● **Task requirements**: Below is a listing; reproduce each line of it exactly.

● **Data shown**:
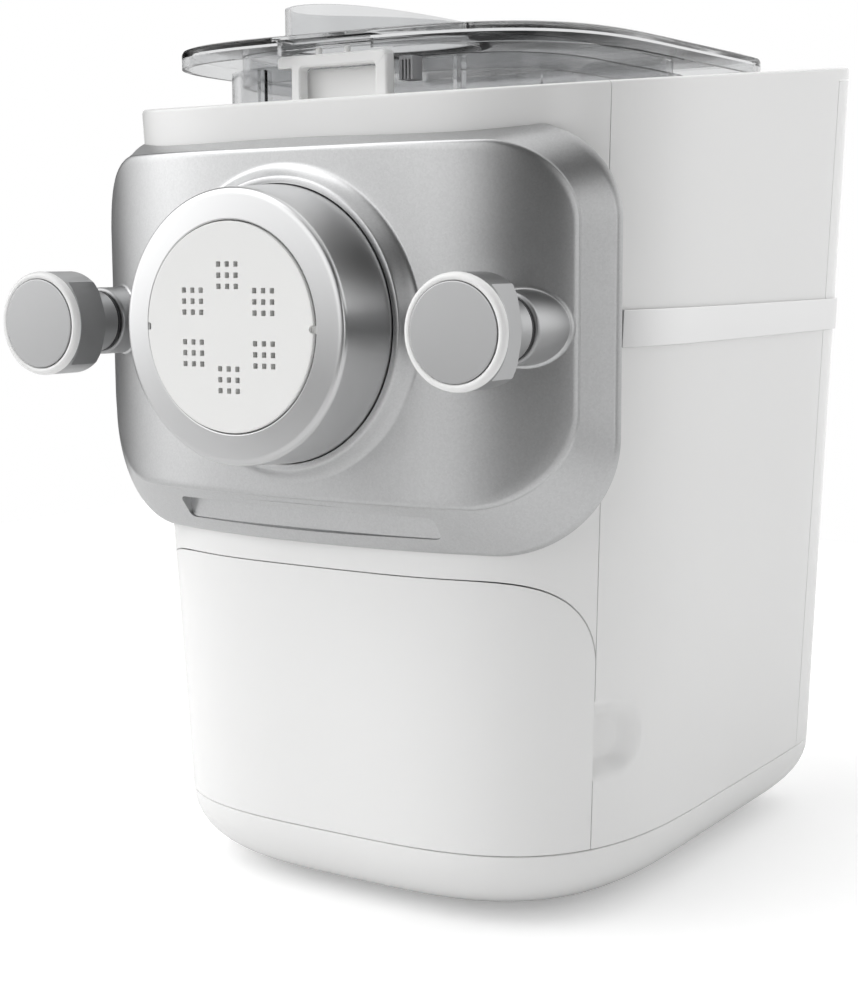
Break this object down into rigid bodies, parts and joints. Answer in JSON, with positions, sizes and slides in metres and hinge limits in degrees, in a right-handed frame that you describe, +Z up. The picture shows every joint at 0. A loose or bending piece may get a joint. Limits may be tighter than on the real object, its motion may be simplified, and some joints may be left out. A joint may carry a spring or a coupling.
{
  "type": "electric pasta maker",
  "caption": "Tabletop machine that mixes dough in a clear topped chamber and presses it through a shaping disc held by a cap ring, with a pull-off front panel and a storage drawer.",
  "frame": {"origin": "centre of the bounding box at table level", "axes": "+X to the machine's left as seen by someone facing its front, +Y to the rear cover, +Z up"},
  "size_m": [0.2162, 0.286, 0.3228],
  "materials": {
    "white_shell": "glossy moulded white",
    "white_polymer": "satin white",
    "silver_panel": "fine metallic silver paint",
    "cap_metal": "satin machined",
    "clear_plastic": "clear, faintly grey",
    "dark_gloss": "black gloss",
    "rubber": "matt black",
    "frame_plastic": "moulded grey",
    "steel": "ground",
    "alloy": "die-cast",
    "motor_steel": "zinc plated",
    "gear_nylon": "moulded gear",
    "board": "green solder mask",
    "winding": "iron core with wound coil"
  },
  "bodies": {
    "housing": {"base_pan": "white_shell", "rubber_feet": "rubber", "front_shell": "white_shell", "side_shell_left": "white_shell", "side_shell_right": "white_shell", "rear_cover": "white_shell", "trim_band": "silver_panel", "top_deck": "white_shell", "control_fascia": "dark_gloss", "display_window": "dark_gloss", "drawer_runners": "frame_plastic", "inner_frame": "frame_plastic", "lock_rods": "steel", "load_cell": "alloy", "motor_can": "motor_steel", "gearbox_housing": "alloy", "gearbox_cover": "alloy", "bearings": "steel", "intermediate_pin": "steel", "shaft_seal": "rubber", "main_board": "board", "transformer": "winding", "control_board": "board", "mixing_chamber": "clear_plastic", "latch_plate": "white_shell", "extruder_tube": "cap_metal", "cord_gland": "rubber", "case_screws": "steel"},
    "start_key": {"start_button": "white_shell"},
    "program_key_1": {"program_button_1": "white_shell"},
    "program_key_2": {"program_button_2": "white_shell"},
    "program_key_3": {"program_button_3": "white_shell"},
    "minus_key": {"minus_button": "white_shell"},
    "plus_key": {"plus_button": "white_shell"},
    "drawer": {"drawer_front": "white_shell", "drawer_tray": "white_polymer"},
    "rotor": {"armature_shaft": "steel", "motor_pinion": "steel", "motor_fan": "frame_plastic"},
    "idler": {"intermediate_gear": "gear_nylon"},
    "drive": {"output_gear": "gear_nylon", "drive_shaft": "steel", "mixing_paddle": "white_polymer", "auger": "white_polymer"},
    "chamber_lid": {"lid": "clear_plastic"},
    "latch": {"latch_frame": "white_shell"},
    "panel": {"front_panel": "silver_panel"},
    "washer_left": {"knob_washer_left": "rubber"},
    "washer_right": {"knob_washer_right": "rubber"},
    "left_knob": {"knob_left": "white_shell", "knob_face_left": "silver_panel"},
    "right_knob": {"knob_right": "white_shell", "knob_face_right": "silver_panel"},
    "disc": {"shaping_disc": "white_polymer"},
    "cap": {"cap_ring": "cap_metal"}
  },
  "joints": [
    {"name": "start_press", "type": "slide", "parent": "housing", "child": "start_key", "axis": [0, 0.0995, -0.995], "range_m": [0, 0.0008], "stiffness_N_per_m": 300, "springref_m": -0.001},
    {"name": "program_press_1", "type": "slide", "parent": "housing", "child": "program_key_1", "axis": [0, 0.0995, -0.995], "range_m": [0, 0.0008], "stiffness_N_per_m": 300, "springref_m": -0.001},
    {"name": "program_press_2", "type": "slide", "parent": "housing", "child": "program_key_2", "axis": [0, 0.0995, -0.995], "range_m": [0, 0.0008], "stiffness_N_per_m": 300, "springref_m": -0.001},
    {"name": "program_press_3", "type": "slide", "parent": "housing", "child": "program_key_3", "axis": [0, 0.0995, -0.995], "range_m": [0, 0.0008], "stiffness_N_per_m": 300, "springref_m": -0.001},
    {"name": "minus_press", "type": "slide", "parent": "housing", "child": "minus_key", "axis": [0, 0.0995, -0.995], "range_m": [0, 0.0008], "stiffness_N_per_m": 300, "springref_m": -0.001},
    {"name": "plus_press", "type": "slide", "parent": "housing", "child": "plus_key", "axis": [0, 0.0995, -0.995], "range_m": [0, 0.0008], "stiffness_N_per_m": 300, "springref_m": -0.001},
    {"name": "drawer_slide", "type": "slide", "parent": "housing", "child": "drawer", "axis": [0, -1, 0], "range_m": [0, 0.07]},
    {"name": "drive_spin", "type": "hinge", "parent": "housing", "child": "drive", "pos_m": [0, 0, 0.21], "axis": [0, 1, 0], "continuous": true},
    {"name": "idler_spin", "type": "hinge", "parent": "housing", "child": "idler", "pos_m": [0, 0.075, 0.153], "axis": [0, 1, 0], "continuous": true},
    {"name": "rotor_spin", "type": "hinge", "parent": "housing", "child": "rotor", "pos_m": [0, 0.03, 0.099], "axis": [0, 1, 0], "continuous": true},
    {"name": "lid_lift", "type": "slide", "parent": "housing", "child": "chamber_lid", "axis": [0, 0, 1], "range_m": [0, 0.15]},
    {"name": "latch_press", "type": "slide", "parent": "housing", "child": "latch", "axis": [0, 0, -1], "range_m": [0, 0.004], "stiffness_N_per_m": 600, "springref_m": -0.002},
    {"name": "panel_pull", "type": "slide", "parent": "housing", "child": "panel", "axis": [0, -1, 0], "range_m": [0, 0.07]},
    {"name": "disc_pull", "type": "slide", "parent": "housing", "child": "disc", "axis": [0, -1, 0], "range_m": [0, 0.012]},
    {"name": "cap_turn", "type": "hinge", "parent": "disc", "child": "cap", "pos_m": [0, -0.13, 0.21], "axis": [0, -1, 0], "range_deg": [0, 540]},
    {"name": "knob_draw_left", "type": "slide", "parent": "panel", "child": "washer_left", "axis": [0, -1, 0], "range_m": [0, 0.005]},
    {"name": "knob_turn_left", "type": "hinge", "parent": "washer_left", "child": "left_knob", "pos_m": [-0.085, -0.12, 0.21], "axis": [0, -1, 0], "range_deg": [0, 900]},
    {"name": "knob_draw_right", "type": "slide", "parent": "panel", "child": "washer_right", "axis": [0, -1, 0], "range_m": [0, 0.005]},
    {"name": "knob_turn_right", "type": "hinge", "parent": "washer_right", "child": "right_knob", "pos_m": [0.085, -0.12, 0.21], "axis": [0, -1, 0], "range_deg": [0, 900]}
  ],
  "couplings": [
    {"joint": "idler_spin", "follows": "drive_spin", "ratio": -4.0667},
    {"joint": "rotor_spin", "follows": "drive_spin", "ratio": 15.453},
    {"joint": "disc_pull", "follows": "cap_turn", "m_per_rad": 0.001273},
    {"joint": "knob_draw_left", "follows": "knob_turn_left", "m_per_rad": 0.000318},
    {"joint": "knob_draw_right", "follows": "knob_turn_right", "m_per_rad": 0.000318}
  ]
}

● **Answer to the exercise**:
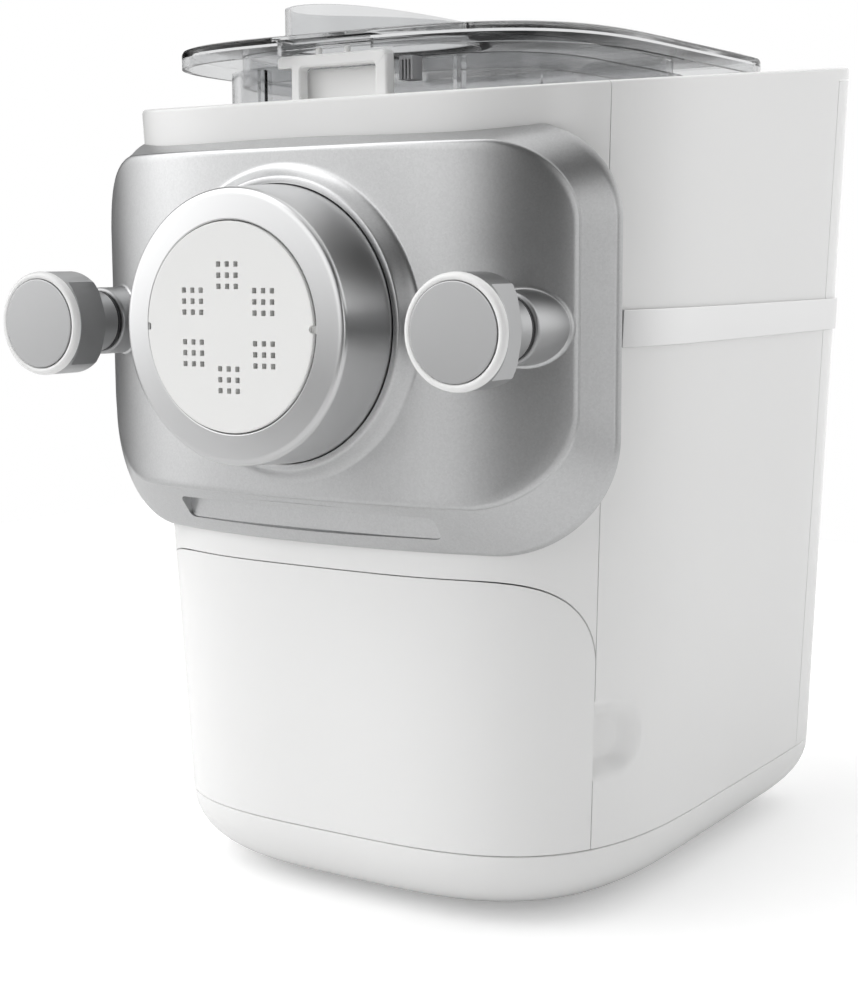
Break this object down into rigid bodies, parts and joints. Answer in JSON, with positions, sizes and slides in metres and hinge limits in degrees, in a right-handed frame that you describe, +Z up. The picture shows every joint at 0. A loose or bending piece may get a joint. Limits may be tighter than on the real object, its motion may be simplified, and some joints may be left out. A joint may carry a spring or a coupling.
{
  "type": "electric pasta maker",
  "caption": "Tabletop machine that mixes dough in a clear topped chamber and presses it through a shaping disc held by a cap ring, with a pull-off front panel and a storage drawer.",
  "frame": {"origin": "centre of the bounding box at table level", "axes": "+X to the machine's left as seen by someone facing its front, +Y to the rear cover, +Z up"},
  "size_m": [0.2162, 0.286, 0.3228],
  "materials": {
    "white_shell": "glossy moulded white",
    "white_polymer": "satin white",
    "silver_panel": "fine metallic silver paint",
    "cap_metal": "satin machined",
    "clear_plastic": "clear, faintly grey",
    "dark_gloss": "black gloss",
    "rubber": "matt black",
    "frame_plastic": "moulded grey",
    "steel": "ground",
    "alloy": "die-cast",
    "motor_steel": "zinc plated",
    "gear_nylon": "moulded gear",
    "board": "green solder mask",
    "winding": "iron core with wound coil"
  },
  "bodies": {
    "housing": {"base_pan": "white_shell", "rubber_feet": "rubber", "front_shell": "white_shell", "side_shell_left": "white_shell", "side_shell_right": "white_shell", "rear_cover": "white_shell", "trim_band": "silver_panel", "top_deck": "white_shell", "control_fascia": "dark_gloss", "display_window": "dark_gloss", "drawer_runners": "frame_plastic", "inner_frame": "frame_plastic", "lock_rods": "steel", "load_cell": "alloy", "motor_can": "motor_steel", "gearbox_housing": "alloy", "gearbox_cover": "alloy", "bearings": "steel", "intermediate_pin": "steel", "shaft_seal": "rubber", "main_board": "board", "transformer": "winding", "control_board": "board", "mixing_chamber": "clear_plastic", "latch_plate": "white_shell", "extruder_tube": "cap_metal", "cord_gland": "rubber", "case_screws": "steel"},
    "start_key": {"start_button": "white_shell"},
    "program_key_1": {"program_button_1": "white_shell"},
    "program_key_2": {"program_button_2": "white_shell"},
    "program_key_3": {"program_button_3": "white_shell"},
    "minus_key": {"minus_button": "white_shell"},
    "plus_key": {"plus_button": "white_shell"},
    "drawer": {"drawer_front": "white_shell", "drawer_tray": "white_polymer"},
    "rotor": {"armature_shaft": "steel", "motor_pinion": "steel", "motor_fan": "frame_plastic"},
    "idler": {"intermediate_gear": "gear_nylon"},
    "drive": {"output_gear": "gear_nylon", "drive_shaft": "steel", "mixing_paddle": "white_polymer", "auger": "white_polymer"},
    "chamber_lid": {"lid": "clear_plastic"},
    "latch": {"latch_frame": "white_shell"},
    "panel": {"front_panel": "silver_panel"},
    "washer_left": {"knob_washer_left": "rubber"},
    "washer_right": {"knob_washer_right": "rubber"},
    "left_knob": {"knob_left": "white_shell", "knob_face_left": "silver_panel"},
    "right_knob": {"knob_right": "white_shell", "knob_face_right": "silver_panel"},
    "disc": {"shaping_disc": "white_polymer"},
    "cap": {"cap_ring": "cap_metal"}
  },
  "joints": [
    {"name": "start_press", "type": "slide", "parent": "housing", "child": "start_key", "axis": [0, 0.0995, -0.995], "range_m": [0, 0.0008], "stiffness_N_per_m": 300, "springref_m": -0.001},
    {"name": "program_press_1", "type": "slide", "parent": "housing", "child": "program_key_1", "axis": [0, 0.0995, -0.995], "range_m": [0, 0.0008], "stiffness_N_per_m": 300, "springref_m": -0.001},
    {"name": "program_press_2", "type": "slide", "parent": "housing", "child": "program_key_2", "axis": [0, 0.0995, -0.995], "range_m": [0, 0.0008], "stiffness_N_per_m": 300, "springref_m": -0.001},
    {"name": "program_press_3", "type": "slide", "parent": "housing", "child": "program_key_3", "axis": [0, 0.0995, -0.995], "range_m": [0, 0.0008], "stiffness_N_per_m": 300, "springref_m": -0.001},
    {"name": "minus_press", "type": "slide", "parent": "housing", "child": "minus_key", "axis": [0, 0.0995, -0.995], "range_m": [0, 0.0008], "stiffness_N_per_m": 300, "springref_m": -0.001},
    {"name": "plus_press", "type": "slide", "parent": "housing", "child": "plus_key", "axis": [0, 0.0995, -0.995], "range_m": [0, 0.0008], "stiffness_N_per_m": 300, "springref_m": -0.001},
    {"name": "drawer_slide", "type": "slide", "parent": "housing", "child": "drawer", "axis": [0, -1, 0], "range_m": [0, 0.07]},
    {"name": "drive_spin", "type": "hinge", "parent": "housing", "child": "drive", "pos_m": [0, 0, 0.21], "axis": [0, 1, 0], "continuous": true},
    {"name": "idler_spin", "type": "hinge", "parent": "housing", "child": "idler", "pos_m": [0, 0.075, 0.153], "axis": [0, 1, 0], "continuous": true},
    {"name": "rotor_spin", "type": "hinge", "parent": "housing", "child": "rotor", "pos_m": [0, 0.03, 0.099], "axis": [0, 1, 0], "continuous": true},
    {"name": "lid_lift", "type": "slide", "parent": "housing", "child": "chamber_lid", "axis": [0, 0, 1], "range_m": [0, 0.15]},
    {"name": "latch_press", "type": "slide", "parent": "housing", "child": "latch", "axis": [0, 0, -1], "range_m": [0, 0.004], "stiffness_N_per_m": 600, "springref_m": -0.002},
    {"name": "panel_pull", "type": "slide", "parent": "housing", "child": "panel", "axis": [0, -1, 0], "range_m": [0, 0.07]},
    {"name": "disc_pull", "type": "slide", "parent": "housing", "child": "disc", "axis": [0, -1, 0], "range_m": [0, 0.012]},
    {"name": "cap_turn", "type": "hinge", "parent": "disc", "child": "cap", "pos_m": [0, -0.13, 0.21], "axis": [0, -1, 0], "range_deg": [0, 540]},
    {"name": "knob_draw_left", "type": "slide", "parent": "panel", "child": "washer_left", "axis": [0, -1, 0], "range_m": [0, 0.005]},
    {"name": "knob_turn_left", "type": "hinge", "parent": "washer_left", "child": "left_knob", "pos_m": [-0.085, -0.12, 0.21], "axis": [0, -1, 0], "range_deg": [0, 900]},
    {"name": "knob_draw_right", "type": "slide", "parent": "panel", "child": "washer_right", "axis": [0, -1, 0], "range_m": [0, 0.005]},
    {"name": "knob_turn_right", "type": "hinge", "parent": "washer_right", "child": "right_knob", "pos_m": [0.085, -0.12, 0.21], "axis": [0, -1, 0], "range_deg": [0, 900]}
  ],
  "couplings": [
    {"joint": "idler_spin", "follows": "drive_spin", "ratio": -4.0667},
    {"joint": "rotor_spin", "follows": "drive_spin", "ratio": 15.453},
    {"joint": "disc_pull", "follows": "cap_turn", "m_per_rad": 0.001273},
    {"joint": "knob_draw_left", "follows": "knob_turn_left", "m_per_rad": 0.000318},
    {"joint": "knob_draw_right", "follows": "knob_turn_right", "m_per_rad": 0.000318}
  ]
}